Should 2023 Be Forgot?
A few last minutes thoughts on a wild year in watches — and some of the wildest watches of the year.
As we all prepare to turn the pages on our calendars and move on from 2023, it’s natural to start looking back and taking stock of the last twelve months. And I know what you’re saying: “Isn’t using the New Year as a starting/end point kind of cliché? Isn’t it a bit overdone?”
Well, the answer to that is yes. Clearly, yes — I am far from the only one contemplating some sort of roundup in late December and I hardly claim originality on this front, but bear with me. And yes, that January 1st is the start of the new year can feel sort of arbitrary.

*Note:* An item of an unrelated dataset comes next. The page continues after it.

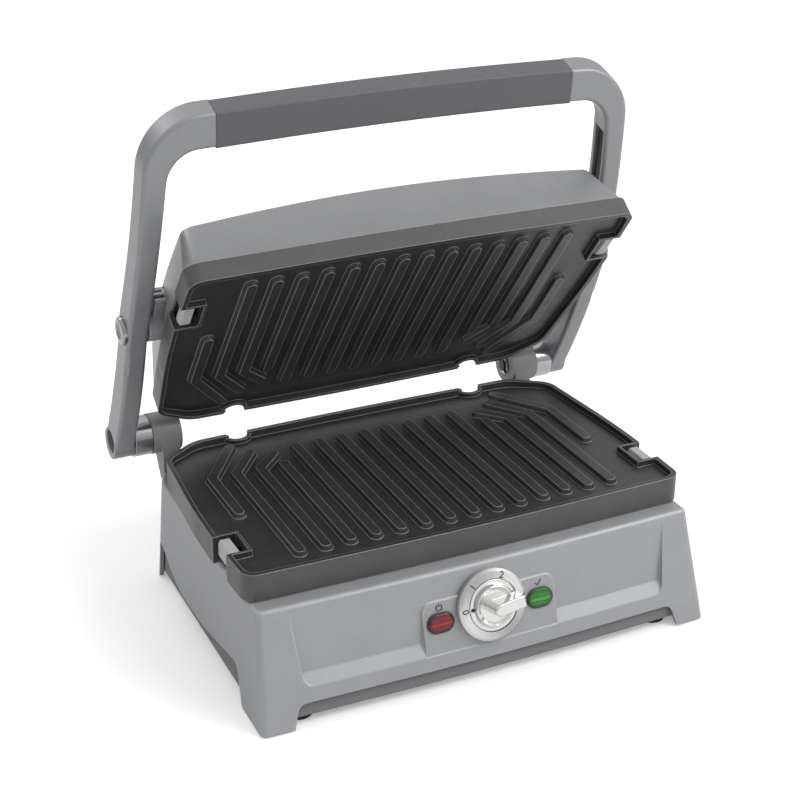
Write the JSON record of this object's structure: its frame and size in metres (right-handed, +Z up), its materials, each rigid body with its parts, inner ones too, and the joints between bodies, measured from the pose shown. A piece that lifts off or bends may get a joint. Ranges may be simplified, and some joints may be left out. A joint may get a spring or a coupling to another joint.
{
  "type": "panini press",
  "caption": "Floating-lid contact grill with a U handle, removable ribbed plates, a dial, lamps and release latches, standing open.",
  "frame": {"origin": "middle of the box around the opened press, on the surface it stands on", "axes": "+Z up, +Y to the hinge at the back, +X to the right seen from the front"},
  "size_m": [0.3342, 0.2464, 0.3279],
  "materials": {
    "silver_plastic": "satin silver-grey paint",
    "dark_plastic": "fine moulded texture",
    "grip": "satin soft-touch",
    "hub_plastic": "fine moulded texture",
    "nonstick": "semi-matte non-stick coating on cast aluminium",
    "chrome": "polished",
    "brushed_metal": "circular brushing",
    "sheet_steel": "plain",
    "latch_plastic": "satin",
    "rubber": "matte",
    "red_lens": "clear",
    "green_lens": "clear",
    "ceramic": "glazed"
  },
  "bodies": {
    "base": {"base_housing": "silver_plastic", "bottom_cover": "dark_plastic", "rubber_feet": "rubber", "base_screws": "sheet_steel", "lower_heat_pan": "sheet_steel", "lower_reflector": "sheet_steel", "lower_heating_element": "sheet_steel", "lower_thermal_fuse": "ceramic", "dial_bezel": "brushed_metal", "thermostat": "dark_plastic", "power_lens": "red_lens", "ready_lens": "green_lens", "power_lamp": "ceramic", "ready_lamp": "ceramic", "cord_gland": "dark_plastic", "terminal_block": "dark_plastic", "hinge_bracket_left": "hub_plastic", "hinge_bracket_right": "hub_plastic", "lower_latch_spring_left": "sheet_steel", "lower_latch_spring_right": "sheet_steel"},
    "knob": {"control_knob": "chrome", "thermostat_shaft": "sheet_steel"},
    "lower_grill_plate": {"lower_plate": "nonstick"},
    "handle": {"grip_sleeve": "grip", "grip_core": "sheet_steel", "handle_arm_left": "silver_plastic", "handle_arm_right": "silver_plastic", "arm_channel_left": "dark_plastic", "arm_channel_right": "dark_plastic", "hinge_ring_left": "silver_plastic", "hinge_ring_right": "silver_plastic", "hinge_pin_left": "sheet_steel", "hinge_pin_right": "sheet_steel", "retaining_ring_left": "sheet_steel", "retaining_ring_right": "sheet_steel", "pivot_pin_left": "sheet_steel", "pivot_pin_right": "sheet_steel", "pivot_cap_left": "chrome", "pivot_cap_right": "chrome"},
    "lid": {"lid_shell": "silver_plastic", "lid_frame": "dark_plastic", "lid_screws": "sheet_steel", "upper_heat_pan": "sheet_steel", "upper_reflector": "sheet_steel", "upper_heating_element": "sheet_steel", "upper_thermal_fuse": "ceramic", "lid_pivot_mount_left": "silver_plastic", "lid_pivot_mount_right": "silver_plastic", "upper_latch_spring_left": "sheet_steel", "upper_latch_spring_right": "sheet_steel"},
    "upper_grill_plate": {"upper_plate": "nonstick"},
    "lower_latch_left_body": {"lower_latch_left": "latch_plastic"},
    "lower_latch_right_body": {"lower_latch_right": "latch_plastic"},
    "upper_latch_left_body": {"upper_latch_left": "latch_plastic"},
    "upper_latch_right_body": {"upper_latch_right": "latch_plastic"}
  },
  "joints": [
    {"name": "handle_hinge", "type": "hinge", "parent": "base", "child": "handle", "pos_m": [0, 0.10045, 0.092], "axis": [-1, 0, 0], "range_deg": [-52.7, 30]},
    {"name": "lid_tilt", "type": "hinge", "parent": "handle", "child": "lid", "pos_m": [0, 0.0557, 0.18589], "axis": [1, 0, 0], "range_deg": [0, 20]},
    {"name": "knob_turn", "type": "hinge", "parent": "base", "child": "knob", "pos_m": [0, -0.10613, 0.04535], "axis": [0, 0.9617, -0.274], "range_deg": [0, 210]},
    {"name": "lower_plate_lift", "type": "slide", "parent": "base", "child": "lower_grill_plate", "axis": [0, 0, 1], "range_m": [0, 0.01]},
    {"name": "upper_plate_lift", "type": "slide", "parent": "lid", "child": "upper_grill_plate", "axis": [0, -0.7955, -0.606], "range_m": [0, 0.01]},
    {"name": "lower_latch_left_press", "type": "slide", "parent": "base", "child": "lower_latch_left_body", "axis": [-1, 0, 0], "range_m": [0, 0.0025], "stiffness_N_per_m": 400},
    {"name": "lower_latch_right_press", "type": "slide", "parent": "base", "child": "lower_latch_right_body", "axis": [1, 0, 0], "range_m": [0, 0.0025], "stiffness_N_per_m": 400},
    {"name": "upper_latch_left_press", "type": "slide", "parent": "lid", "child": "upper_latch_left_body", "axis": [-1, 0, 0], "range_m": [0, 0.0025], "stiffness_N_per_m": 400},
    {"name": "upper_latch_right_press", "type": "slide", "parent": "lid", "child": "upper_latch_right_body", "axis": [1, 0, 0], "range_m": [0, 0.0025], "stiffness_N_per_m": 400}
  ]
}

But given that we all seem to have accepted January 1st as our common delineator (at least in Western countries), we might as well do this now.
Increasingly, I find myself feeling like a year isn’t really that much time. I mean, a year certainly feels shorter than it did when I was a kid. I certainly never had the feeling that weeks and months were vanishing in the blink of an eye when I was sitting in (arbitrarily choosing a very specific year and teacher that only a few friends and family will know about) my third-grade homeroom with our teacher Caroline getting mad at me.
But despite how quick a year can feel, a lot can change in that short amount of time. After all, if Jonathan Larson has beat any message into our collective consciousness over the last few decades, it’s just how many hours there really are in a year.
Getting back to the point at hand though, it’s the end of the year, and that means, for better or worse it’s time to look back. And because I’m me, that means it’s time to look back at a year in watches.
So if you’ll indulge me, the following are a smattering of thoughts about both my 2023 as a watch enthusiast (and vaguely collector) and ostensible professional in the watch space — everything from some of my favorites I never had the chance to write about to the watch I undoubtedly wore the most in 2023.
The Most Surprising Watch of 2023 — The Arcanaut ARC II Fordite
Over the last 18 months or so, I have had the enormous privilege of going hands-on with a truly insane number of watches. When I did the math a few weeks ago, I was able to — conservatively — peg the number at somewhere around 3500 individual watches. I recognize that that seems like an insane number, and I’m more than happy to run you through my logic but believe me when I say it’s gotta be pretty close.
These watches have ranged from really fun Timex Ironman collaborations and fantastic micro-brand experiments to pocket watches made by history’s ultimate master watchmaker and multi-million dollar complications from the top independent brands on the market today. This wide range of hands-on experience with the world’s best watches at every level and price range has had a side effect — it is really hard to surprise me.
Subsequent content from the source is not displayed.